Comment j’ai déclenché
la Seconde Guerre mondiale :
la guerre en riant
Comment j’ai déclenché la Seconde Guerre mondiale
de Tadeusz Chmielewski



Inaugurons aujourd’hui une nouvelle rubrique au sein de Kino Pravda ! Dans la section Ciné-club, je parlerai ponctuellement de films vus çà et là, découvertes plus ou moins anciennes. L’accent sera mis sur des films peu connus, non seulement du grand public, mais de l’histoire du cinéma en général. Certaines de ces chroniques pourront parfois être en lien avec l’actualité, ou pas du tout — c’est d’ailleurs le cas de celle qui suivra. Avec la quantité de nouveautés et de films vus en festivals, je n’ai pas assez de temps à mon goût pour explorer l’infini catalogue de ces classiques ou de curiosités qui me sont encore inconnues. Mais parfois je prends une pause (ou une soirée de liberté) que je consacre à regarder un film comme ça, pour le plaisir, « pour rien » bref. Et parfois, cela entraîne de fabuleuses surprises. Donc acte cette semaine.

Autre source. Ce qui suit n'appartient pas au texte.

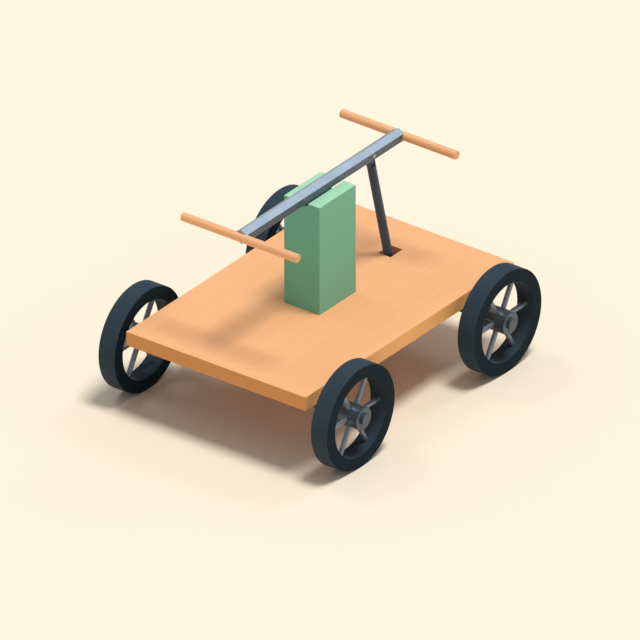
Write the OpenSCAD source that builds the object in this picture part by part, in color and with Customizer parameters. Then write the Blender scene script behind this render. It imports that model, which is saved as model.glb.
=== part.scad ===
// Railway handcar: a plank deck on four spoked wheels, with a green tower that carries a
// walking beam. A connecting rod runs from the beam, through a slot in the deck, to a
// crank in the drive axle.
//
// +X points to the drive end, +Y to the left side and +Z up.
// The origin is at rail level under the middle of the car.

/* [Deck] */
// Length of the deck along the track
deck_length = 1956; // [1880:1:2400]
// Width of the deck across the track
deck_width = 1267; // [1000:1:1360]
// Thickness of the deck
deck_thickness = 88; // [50:1:89]
// Height of the deck's top face above the rails
deck_top = 522; // [521:1:700]
// Chamfer on the edges of the deck and the tower
timber_chamfer = 1; // [1:0.5:6]

/* [Rod slot] */
// Clearance at the deck's top between the rod and the slot's inner end
slot_rod_clearance = 5.6; // [5:0.1:20]
// Length of the slot along the track
slot_length = 113; // [100:1:130]
// Width of the slot across the track
slot_width = 86; // [70:1:120]

/* [Wheels] */
// Radius of the tread
wheel_radius = 320; // [290:1:321]
// Width of the tread
tread_width = 115; // [80:1:150]
// Depth of the rim from the tread to its inner face
rim_depth = 78; // [40:1:110]
// Chamfer on the edges of the rim and the hub
wheel_chamfer = 3; // [1:0.5:6]
// Radius of the hub
hub_radius = 70; // [55:1:100]
// Length of the hub along the axle
hub_length = 159; // [120:1:200]
// Number of spokes in a wheel
spoke_count = 6; // [4:1:12]
// Diameter of a spoke
spoke_diameter = 31; // [14:1:34]
// Distance between the middles of the left and right treads
tread_spacing = 1500; // [1480:1:1700]
// Distance between the two axles
wheelbase = 1378; // [1340:1:1420]

/* [Axles] */
// Diameter of an axle between the wheels
axle_diameter = 72; // [60:1:90]
// Diameter of the axle's end outside the hub
stub_diameter = 68; // [40:1:68]
// Length of the axle's end outside the hub
stub_length = 16; // [8:1:40]

/* [Under-frame] */
// Width of a sill
sill_width = 60; // [40:1:90]
// Height of a sill
sill_height = 60; // [40:1:61]
// Distance between the middles of the two side sills
sill_spacing = 810; // [600:1:900]
// Distance from a deck end to the near face of its end sill
end_sill_setback = 100; // [95:1:110]
// Length along the track of the sill under the tower
tower_sill_length = 160; // [100:1:300]
// Outer radius of a bearing's ring
bearing_radius = 53; // [50:1:54]
// Length along the track of a bearing's foot
bearing_foot_length = 170; // [130:1:200]
// Thickness of a bearing's foot
bearing_foot_thickness = 14; // [8:1:20]

/* [Tower] */
// Length of the tower along the track
tower_length = 341; // [260:1:400]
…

Je l’ai déjà dit et je le répète, je suis une fan absolue de cinéma polonais. J’ai d’ailleurs dédié ma maîtrise en études cinématographiques au dyptique d’Andrzej Wajda, L’Homme de marbre/L’Homme de fer. Tous les cinéastes polonais m’enchantent, des grands maîtres des années 70 (Krzysztof Kieślowski, Krzysztof Zanussi, Jerzy Skolimowski, Andrzej Zulawski, et des tas d’autres) aux débutants plus que prometteurs (quelle claque que fut The Last Family de Jan P. Matuszyński au dernier Festival du Nouveau Cinéma !). Par contre, je ne connaissais absolument rien de Tadeusz Chmielewski, décédé tout récemment en décembre dernier, juste un peu après Wajda. La première fois que j’ai entendu parler de son classique Comment j’ai déclenché la seconde Guerre mondiale (Jak rozpętałem drugą wojnę światową), c’était dans un article sur l’extrême difficulté de prononciation de la langue polonaise. En guise d’illustration comique, l’article nous proposait l’extrait suivant :
J’étais déjà conquise. Restait à mettre la main sur ce film de 1970 en trois parties, destiné au départ pour la télévision d’État. Ce fut le coup de foudre ! Comment j’ai déclenché la Seconde Guerre mondiale suit Frank Dolas, soldat polonais en cette belle année 1939. Sans véritable envergure mais très ingénieux, il a la désagréable habitude de se faire faire prisonnier un peu partout où il passe, et de s’échapper par les moyens les plus farfelus. La guerre vient tout juste d’être déclarée, et sur les multiples fronts, il faut bien avouer que c’est le bordel. Ces fronts, Frank Dolas va les parcourir dans l’allégresse. Il voyagera ainsi de l’Autriche aux Balkans en passant par la Méditerranée et l’Afrique. Il affrontera les sous-marins italiens et les soldats SS. Il fêtera fort à la slivovica avec les partisans yougoslaves, se battra torse nu dans une taverne grecque, fera des affaires d’or dans les souks de la Légion étrangère… et tout cela sur un rythme endiablé et dans l’accumulation de situations si absurdes que les fous rires s’enchaînent.
Quelle originalité, quel culot ! Une comédie en temps de guerre, déjà il n’y en a pas beaucoup, sur la Seconde Guerre mondiale encore moins, datant de 1970 et réalisée à l’Est, alors là, on frise l’impertinence… un art que les Polonais maîtrisent admirablement bien. C’est aussi un véritable film d’aventure. Autre exemple dans le genre très peu académique du « film d’aventure de Seconde Guerre mondiale » ? Soldier of Orange de Paul Verhoeven. Sauf qu’ici, on rit franchement. La production est de grande qualité. Tous les rôles ont des gueules pas possibles et l’acteur principal Marian Kociniak (lui aussi décédé en 2016, quelle hécatombe !) est irrésistible. Alors suivez Frank Dolas alias « Grzegorz Brzęczyszczykiewicz » dans son odyssée pour des rires en cascade, et une manière particulièrement créative pour les Polonais de se réapproprier leur histoire douloureuse.